TASK DETAILS
Give back, exactly as it appears, the run of lines opening with the one containing "grip_shell();" and closing with the one containing "obj.data = obj.data.copy()". Nothing outside that run should appear.

RECORDS FOR THIS EXERCISE
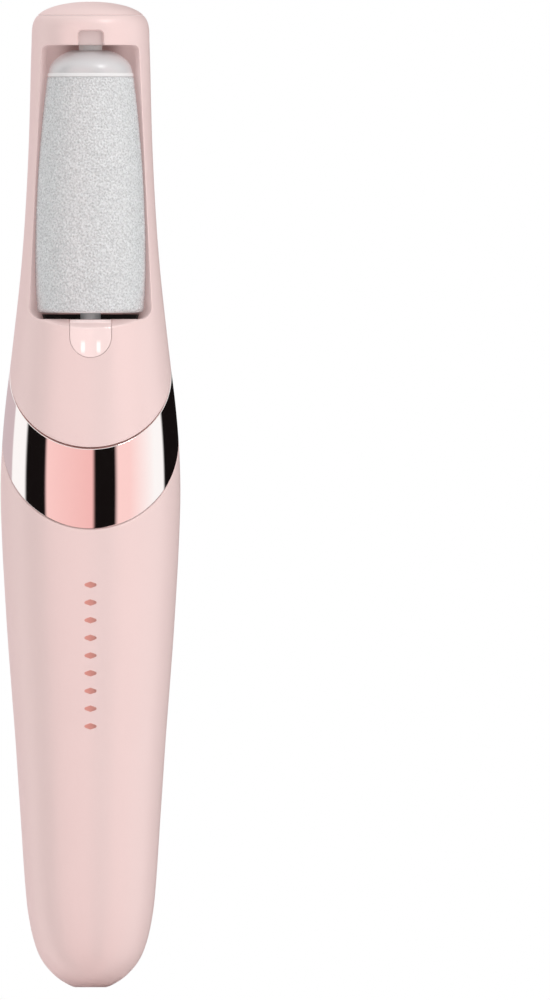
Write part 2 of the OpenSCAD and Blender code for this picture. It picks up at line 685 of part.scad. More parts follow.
switch_face = board_y + board_t + 0.01;
module switch_body() color([0.55, 0.56, 0.58]) difference() {
    translate([-3.5, switch_face, switch_z - 6.5]) cube([7, 3.6, 13]);
    translate([-0.9, switch_face + 0.6, switch_z - switch_travel / 2 - 1])
        cube([1.8, 4, switch_travel + 2]);
}
module switch_lever() color([0.08, 0.08, 0.08])
    translate([-0.8, switch_face + 0.7, switch_z - switch_travel / 2 - 0.9])
        cube([1.6, 5.2, 1.8]);
module switch_knob() color([0.90, 0.64, 0.59]) {
    zc = switch_z - switch_travel / 2;
    y_out = body_r(zc);
    difference() {
        intersection() {
            front_cut(y_out - track_depth - 1, y_out + 2) polygon(rounded([
                for (s = [[-1, -1], [1, -1], [1, 1], [-1, 1]])
                    [s[0] * knob_w / 2, zc + s[1] * knob_h / 2, 1.4]]));
            difference() {
                wand(-0.6, 50, 80);
                wand(track_depth - 0.3, 49, 81);
            }
        }
        for (i = [-1 : 1]) translate([0, y_out + 1.1, zc + i * 1.7]) rotate([0, 90, 0])
            cylinder(r = 0.6, h = 20, center = true, $fn = 24);
    }
    difference() {
        translate([-knob_slot_w / 2, switch_face + 4.4, zc - 1.5])
            cube([knob_slot_w, y_out - track_depth - switch_face - 3.9, 3]);
        translate([-0.85, switch_face, zc - 0.95]) cube([1.7, 6.1, 1.9]);
    }
}
module indicator_pipe() color([0.95, 0.95, 0.95, 0.7]) intersection() {
    front_cut(indicator_y, 20) translate([0, indicator_z]) circle(r = indicator_r - 0.03);
    wand(0.05, 40, 60);
}

// ==== wiring ====

lead_y = board_y + board_t + 0.5;

// Round lead through a list of points
module lead(r, points) for (i = [0 : len(points) - 2]) {
    a = points[i];
    d = points[i + 1] - a;
    translate(a) rotate([0, acos(d[2] / norm(d)), atan2(d[1], d[0])])
        cylinder(r = r, h = norm(d), $fn = 16);
    translate(points[i + 1]) sphere(r = 1.08 * r, $fn = 16);
}
module battery_leads() color("firebrick") {
    lead(0.4, [[5, lead_y, 28], [7.3, lead_y, 27], [8.8, 5.1, 25], [8.4, 0, 20.9],
        [2.2, cell_y, 21.2]]);
    lead(0.4, [[-5, lead_y, 70], [-7.4, lead_y, 71], [-9, 5, 71.6], [-8, 2, 72.6],
        [-2.2, cell_y, 72.7]]);
}
module motor_leads() color("black") for (s = [-1, 1])
    lead(0.4, [[s * 4, lead_y, 73], [s * 5.6, 8, 76], [s * 6, 4.65, 76]]);
module light_leads() color("white") for (s = [-1, 1])
    lead(0.35, [[s * 2.6, -10.2, 126.2], [s * 8.1, -9.1, 125.2], [s * 10.6, -6.6, 123.6],
        [s * 11.3, -6.8, 114]]);

grip_shell();
foil_inlay();
trim_band();
head_shell();
head_cap();
tip_bush();
light_lens();
light_board();
light_led();
roller_sleeve();
roller_core();
roller_cap();
roller_pin();
roller_spring();
drive_socket();
output_shaft();
output_gear();
output_bushes();
dust_seal();
gearbox_base();
gearbox_cover();
gearbox_screws();
motor_pinion();
motor_shaft();
motor_can();
motor_endcap();
motor_terminals();
motor_screws();
motor_damper();
chassis();
cell_strap();
battery_cell();
cell_tabs();
main_board();
board_components();
switch_body();
switch_lever();
switch_knob();
indicator_pipe();
charge_jack();
jack_contact();
battery_leads();
motor_leads();
light_leads();
chassis_screws();
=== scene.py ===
import json
import math

import bmesh
import bpy
import numpy as np
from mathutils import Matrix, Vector
from mathutils.bvhtree import BVHTree
from mathutils.geometry import delaunay_2d_cdt


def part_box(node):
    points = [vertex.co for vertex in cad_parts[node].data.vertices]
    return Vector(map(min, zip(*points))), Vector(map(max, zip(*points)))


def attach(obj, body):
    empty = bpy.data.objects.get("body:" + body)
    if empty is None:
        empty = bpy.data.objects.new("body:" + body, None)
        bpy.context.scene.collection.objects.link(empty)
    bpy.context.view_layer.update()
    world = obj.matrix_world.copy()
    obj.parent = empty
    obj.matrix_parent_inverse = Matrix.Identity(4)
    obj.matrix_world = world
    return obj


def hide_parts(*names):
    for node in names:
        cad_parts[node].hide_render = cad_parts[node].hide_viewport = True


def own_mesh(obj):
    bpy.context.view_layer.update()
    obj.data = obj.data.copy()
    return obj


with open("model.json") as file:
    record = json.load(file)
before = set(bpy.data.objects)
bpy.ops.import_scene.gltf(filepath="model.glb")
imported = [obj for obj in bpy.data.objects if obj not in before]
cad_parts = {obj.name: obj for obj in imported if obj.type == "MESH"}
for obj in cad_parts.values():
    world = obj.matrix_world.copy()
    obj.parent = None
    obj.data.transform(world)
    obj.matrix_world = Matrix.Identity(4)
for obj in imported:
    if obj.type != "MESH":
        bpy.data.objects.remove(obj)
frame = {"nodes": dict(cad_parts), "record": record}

# Looks for a cordless callus remover: a pink wand with a mirror band, a light
# lens and an abrasive roller in an open bay. Lengths are millimetres, except
# those of the surroundings at the end, which are metres.

MM = 0.001
nodes = frame["nodes"]
record = frame["record"]
joints = {j["name"]: j for j in record["behaviour"]["joints"]}

for stale in ("Cube", "Light", "Camera"):
    if stale in bpy.data.objects:
        bpy.data.objects.remove(bpy.data.objects[stale])
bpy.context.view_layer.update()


def box_mm(name):
    low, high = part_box(name)
    return [v / MM for v in low], [v / MM for v in high]


# ---- curves and outlines ----

def spline(points, count):
    """count points on a natural cubic spline through points."""
    p = np.array(points, float)
    s = np.concatenate([[0], np.cumsum(np.linalg.norm(np.diff(p, axis=0), axis=1))])
    n = len(p)
    h = np.diff(s)
    system = np.eye(n)
    right = np.zeros_like(p)
    for i in range(1, n - 1):
        system[i, i - 1:i + 2] = h[i - 1], 2 * (h[i - 1] + h[i]), h[i]
        right[i] = 3 * ((p[i + 1] - p[i]) / h[i] - (p[i] - p[i - 1]) / h[i - 1])
    c = np.linalg.solve(system, right)
    t = np.linspace(0, s[-1], count)
    k = np.clip(np.searchsorted(s, t, side="right") - 1, 0, n - 2)
    u = (t - s[k])[:, None]
    hk = h[k][:, None]
    b = (p[k + 1] - p[k]) / hk - hk * (2 * c[k] + c[k + 1]) / 3
    return p[k] + u * (b + u * (c[k] + u * (c[k + 1] - c[k]) / (3 * hk)))


def rounded(corners, steps):
    """Closed outline through [x, z, corner radius] corners."""
    out = []
    for i, (cx, cz, r) in enumerate(corners):
        p = np.array([cx, cz])
        a = np.array(corners[i - 1][:2]) - p
        b = np.array(corners[(i + 1) % len(corners)][:2]) - p
        u = a / np.linalg.norm(a)
        v = b / np.linalg.norm(b)
        half = math.acos(float(u @ v)) / 2
        centre = p + (u + v) / np.linalg.norm(u + v) * r / math.sin(half)
        first = p + u * r / math.tan(half) - centre
        sense = 1 if u[0] * first[1] - u[1] * first[0] > 0 else -1
        for k in range(steps + 1):
            t = sense * (math.pi - 2 * half) * k / steps
            turn = np.array([[math.cos(t), -math.sin(t)], [math.sin(t), math.cos(t)]])
            out.append(centre + turn @ first)
    return np.array(out)


def resample(loop, spacing):
    """Adds points to a closed loop so that no side is longer than spacing."""
    out = []
    for a, b in zip(loop, np.roll(loop, -1, axis=0)):
        n = max(1, math.ceil(np.linalg.norm(b - a) / spacing))
        out += [a + (b - a) * i / n for i in range(n)]
    return np.array(out)


def offset_loop(loop, distance):
    """Moves a counter-clockwise loop outward by distance."""
    tangent = np.roll(loop, -1, axis=0) - np.roll(loop, 1, axis=0)
    tangent /= np.linalg.norm(tangent, axis=1)[:, None]
    return loop + distance * np.stack([tangent[:, 1], -tangent[:, 0]], 1)


def inside(loop, points):
    """True for each point inside the closed loop."""
    x, z = points[:, 0], points[:, 1]
    hit = np.zeros(len(points), bool)
    for a, b in zip(loop, np.roll(loop, -1, axis=0)):
        crosses = (a[1] > z) != (b[1] > z)
        rise = b[1] - a[1] if b[1] != a[1] else 1e-12
        hit ^= crosses & (x < a[0] + (b[0] - a[0]) * (z - a[1]) / rise)
    return hit


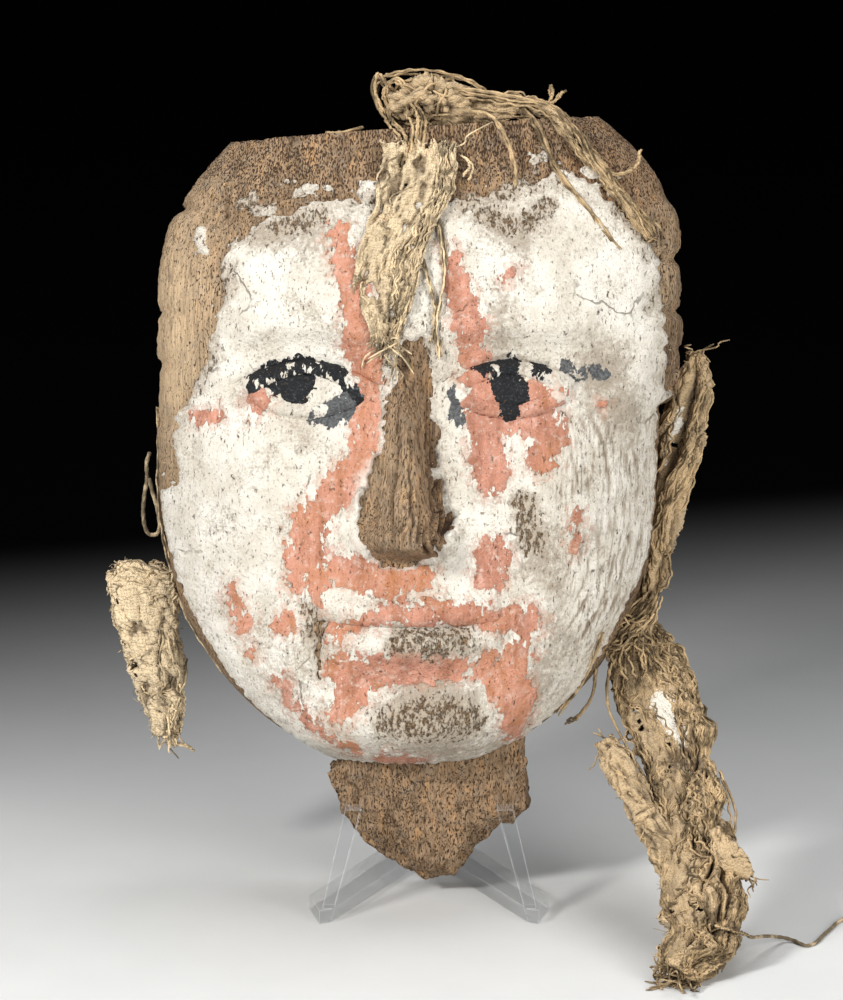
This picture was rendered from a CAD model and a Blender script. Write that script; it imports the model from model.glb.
"""An ancient funerary face mask of carved wood with plaster, paint and torn linen, on a clear easel.

Shape functions work in millimetres and meshes are in metres. On the mask, u runs across the face,
v up from the chin and w out of its flat back. Every surface is a function of two parameters, worked
out as whole arrays on a grid.
"""

import math

import bmesh
import bpy
import numpy as np
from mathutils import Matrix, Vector


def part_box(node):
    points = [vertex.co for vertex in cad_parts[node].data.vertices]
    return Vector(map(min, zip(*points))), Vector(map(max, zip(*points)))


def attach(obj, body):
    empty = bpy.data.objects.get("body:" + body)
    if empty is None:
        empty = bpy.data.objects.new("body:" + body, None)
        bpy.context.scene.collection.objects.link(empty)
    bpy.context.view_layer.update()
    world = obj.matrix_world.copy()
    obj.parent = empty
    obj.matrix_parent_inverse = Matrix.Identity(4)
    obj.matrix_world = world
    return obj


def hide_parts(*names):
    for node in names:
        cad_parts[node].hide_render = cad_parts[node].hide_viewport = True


bl_info = {
    "name": "Funerary Mask",
    "version": (1, 0, 0),
    "blender": (4, 5, 0),
    "location": "View3D > Sidebar > Mask",
    "description": "Builds a carved and painted funerary mask with its linen on a clear easel",
    "category": "Add Mesh",
}

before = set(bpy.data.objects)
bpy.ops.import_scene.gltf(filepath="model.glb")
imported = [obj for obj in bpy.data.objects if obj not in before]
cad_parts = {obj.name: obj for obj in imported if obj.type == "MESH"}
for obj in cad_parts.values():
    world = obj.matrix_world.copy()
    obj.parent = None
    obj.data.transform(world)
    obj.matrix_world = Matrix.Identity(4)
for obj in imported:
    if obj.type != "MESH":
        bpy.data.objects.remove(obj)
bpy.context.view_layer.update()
MM = 0.001

# The mask's outline and proportions, as its solid has them
TILT = math.radians(12)
MASK_HEIGHT = 165.5
FACE_WIDTH = 131
TEMPLE_LIP = 6.3
TEMPLE_LIP_FOOT = 95
TOP_SLOPE = 0.07
LEFT_CORNER = 19.5
RIGHT_CORNER = 22
RIM_THICKNESS = 13
FACE_DEPTH = 43
TOP_SETBACK = 14
BACK_INSET = 2.5
FACE_THIRD = FACE_WIDTH / 0.78 / 3
NOSE_BASE = FACE_THIRD
BROW = 2 * FACE_THIRD
EYE_LINE = 1.75 * FACE_THIRD
MOUTH = 0.67 * FACE_THIRD
EYE_WIDTH = FACE_WIDTH / 5
NOSE_HEIGHT = 16
TENON_LENGTH = 32.5
TENON_WIDTH = 52.5
TENON_AXIS = 5.7
TENON_BACK = 1.5
TENON_THICKNESS = 25
TENON_TIP_SETBACK = 11

_low, _high = (np.array(corner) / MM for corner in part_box("carved_mask"))
ORIGIN = np.array(
    [
        _low[0] + FACE_WIDTH / 2,
        _high[1] - MASK_HEIGHT * math.sin(TILT) - 0.04,
        _low[2] + TENON_LENGTH * math.cos(TILT) - TENON_BACK * math.sin(TILT),
    ]
)
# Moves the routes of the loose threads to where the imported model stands
SHIFT = np.array([2.2145, -16.734, 0.0])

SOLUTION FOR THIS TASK
grip_shell();
foil_inlay();
trim_band();
head_shell();
head_cap();
tip_bush();
light_lens();
light_board();
light_led();
roller_sleeve();
roller_core();
roller_cap();
roller_pin();
roller_spring();
drive_socket();
output_shaft();
output_gear();
output_bushes();
dust_seal();
gearbox_base();
gearbox_cover();
gearbox_screws();
motor_pinion();
motor_shaft();
motor_can();
motor_endcap();
motor_terminals();
motor_screws();
motor_damper();
chassis();
cell_strap();
battery_cell();
cell_tabs();
main_board();
board_components();
switch_body();
switch_lever();
switch_knob();
indicator_pipe();
charge_jack();
jack_contact();
battery_leads();
motor_leads();
light_leads();
chassis_screws();
=== scene.py ===
import json
import math

import bmesh
import bpy
import numpy as np
from mathutils import Matrix, Vector
from mathutils.bvhtree import BVHTree
from mathutils.geometry import delaunay_2d_cdt


def part_box(node):
    points = [vertex.co for vertex in cad_parts[node].data.vertices]
    return Vector(map(min, zip(*points))), Vector(map(max, zip(*points)))


def attach(obj, body):
    empty = bpy.data.objects.get("body:" + body)
    if empty is None:
        empty = bpy.data.objects.new("body:" + body, None)
        bpy.context.scene.collection.objects.link(empty)
    bpy.context.view_layer.update()
    world = obj.matrix_world.copy()
    obj.parent = empty
    obj.matrix_parent_inverse = Matrix.Identity(4)
    obj.matrix_world = world
    return obj


def hide_parts(*names):
    for node in names:
        cad_parts[node].hide_render = cad_parts[node].hide_viewport = True


def own_mesh(obj):
    bpy.context.view_layer.update()
    obj.data = obj.data.copy()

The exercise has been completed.